EXERCISE DESCRIPTION: Output all the material that follows, exactly as given.

SOURCE MATERIAL:

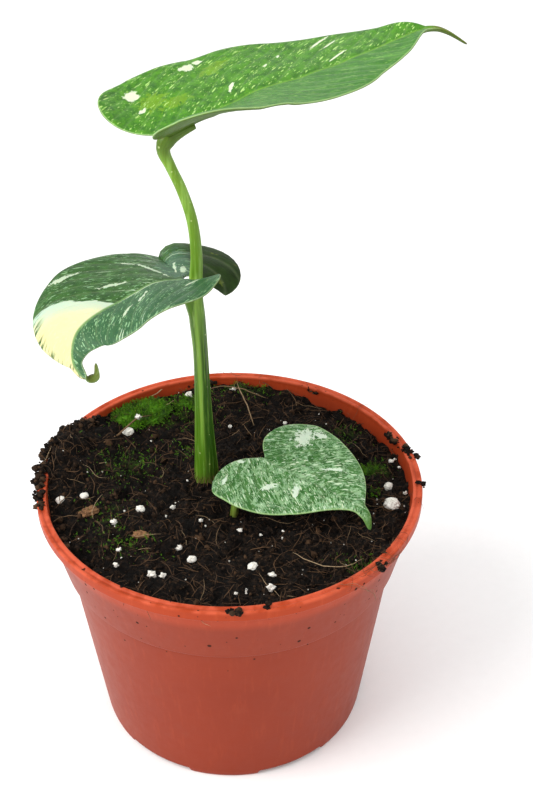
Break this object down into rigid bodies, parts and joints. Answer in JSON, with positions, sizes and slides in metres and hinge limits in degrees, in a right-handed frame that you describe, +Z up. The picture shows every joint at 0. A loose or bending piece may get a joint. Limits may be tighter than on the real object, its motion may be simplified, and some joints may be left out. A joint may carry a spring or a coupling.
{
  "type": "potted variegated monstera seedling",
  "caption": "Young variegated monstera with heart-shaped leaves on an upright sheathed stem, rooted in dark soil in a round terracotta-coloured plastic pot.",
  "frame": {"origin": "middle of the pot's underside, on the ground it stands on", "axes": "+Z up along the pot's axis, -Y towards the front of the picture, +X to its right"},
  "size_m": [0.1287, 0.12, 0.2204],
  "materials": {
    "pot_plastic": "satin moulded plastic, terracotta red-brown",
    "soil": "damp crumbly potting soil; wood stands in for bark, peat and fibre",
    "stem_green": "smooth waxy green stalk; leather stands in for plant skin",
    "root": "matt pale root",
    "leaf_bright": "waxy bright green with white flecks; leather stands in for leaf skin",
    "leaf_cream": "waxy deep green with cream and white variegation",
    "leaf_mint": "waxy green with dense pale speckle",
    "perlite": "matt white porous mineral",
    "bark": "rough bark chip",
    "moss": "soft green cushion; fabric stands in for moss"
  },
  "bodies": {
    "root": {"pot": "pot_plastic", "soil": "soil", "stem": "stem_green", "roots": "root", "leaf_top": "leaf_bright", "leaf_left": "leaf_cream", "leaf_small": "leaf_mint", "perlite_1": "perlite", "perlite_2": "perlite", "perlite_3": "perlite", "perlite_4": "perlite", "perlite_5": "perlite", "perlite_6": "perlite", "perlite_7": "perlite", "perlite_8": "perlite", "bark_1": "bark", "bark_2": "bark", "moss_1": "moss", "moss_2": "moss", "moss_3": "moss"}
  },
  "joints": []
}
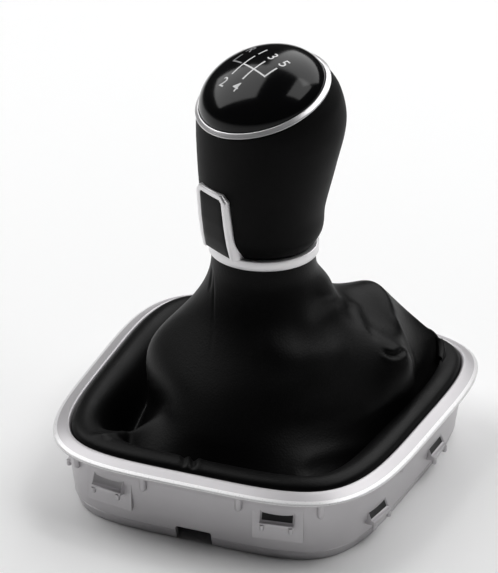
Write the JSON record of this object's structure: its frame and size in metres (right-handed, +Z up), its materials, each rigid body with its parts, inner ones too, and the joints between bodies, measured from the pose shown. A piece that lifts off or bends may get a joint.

CORRECT RESULT:
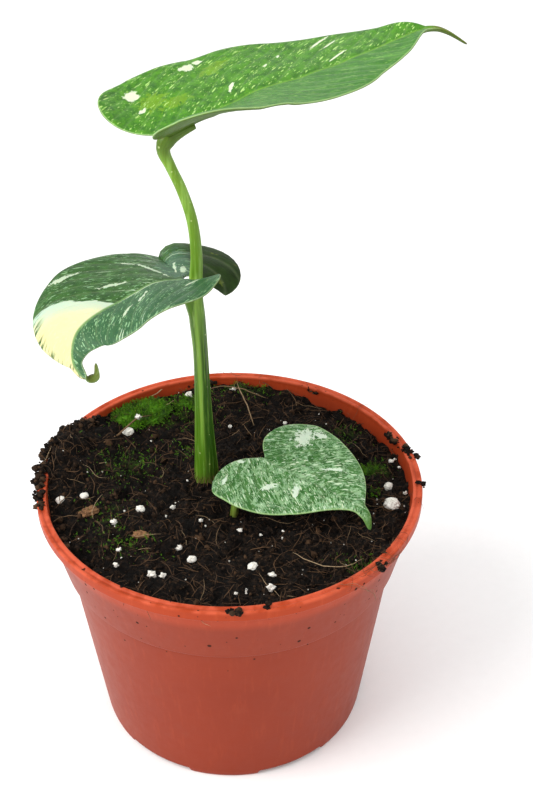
Break this object down into rigid bodies, parts and joints. Answer in JSON, with positions, sizes and slides in metres and hinge limits in degrees, in a right-handed frame that you describe, +Z up. The picture shows every joint at 0. A loose or bending piece may get a joint. Limits may be tighter than on the real object, its motion may be simplified, and some joints may be left out. A joint may carry a spring or a coupling.
{
  "type": "potted variegated monstera seedling",
  "caption": "Young variegated monstera with heart-shaped leaves on an upright sheathed stem, rooted in dark soil in a round terracotta-coloured plastic pot.",
  "frame": {"origin": "middle of the pot's underside, on the ground it stands on", "axes": "+Z up along the pot's axis, -Y towards the front of the picture, +X to its right"},
  "size_m": [0.1287, 0.12, 0.2204],
  "materials": {
    "pot_plastic": "satin moulded plastic, terracotta red-brown",
    "soil": "damp crumbly potting soil; wood stands in for bark, peat and fibre",
    "stem_green": "smooth waxy green stalk; leather stands in for plant skin",
    "root": "matt pale root",
    "leaf_bright": "waxy bright green with white flecks; leather stands in for leaf skin",
    "leaf_cream": "waxy deep green with cream and white variegation",
    "leaf_mint": "waxy green with dense pale speckle",
    "perlite": "matt white porous mineral",
    "bark": "rough bark chip",
    "moss": "soft green cushion; fabric stands in for moss"
  },
  "bodies": {
    "root": {"pot": "pot_plastic", "soil": "soil", "stem": "stem_green", "roots": "root", "leaf_top": "leaf_bright", "leaf_left": "leaf_cream", "leaf_small": "leaf_mint", "perlite_1": "perlite", "perlite_2": "perlite", "perlite_3": "perlite", "perlite_4": "perlite", "perlite_5": "perlite", "perlite_6": "perlite", "perlite_7": "perlite", "perlite_8": "perlite", "bark_1": "bark", "bark_2": "bark", "moss_1": "moss", "moss_2": "moss", "moss_3": "moss"}
  },
  "joints": []
}
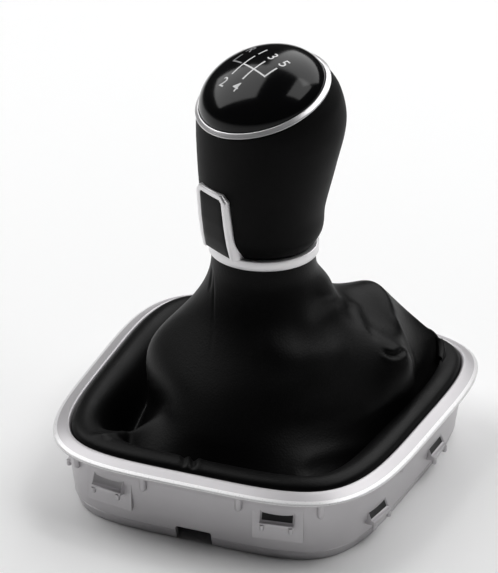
Write the JSON record of this object's structure: its frame and size in metres (right-handed, +Z up), its materials, each rigid body with its parts, inner ones too, and the joints between bodies, measured from the pose shown. A piece that lifts off or bends may get a joint.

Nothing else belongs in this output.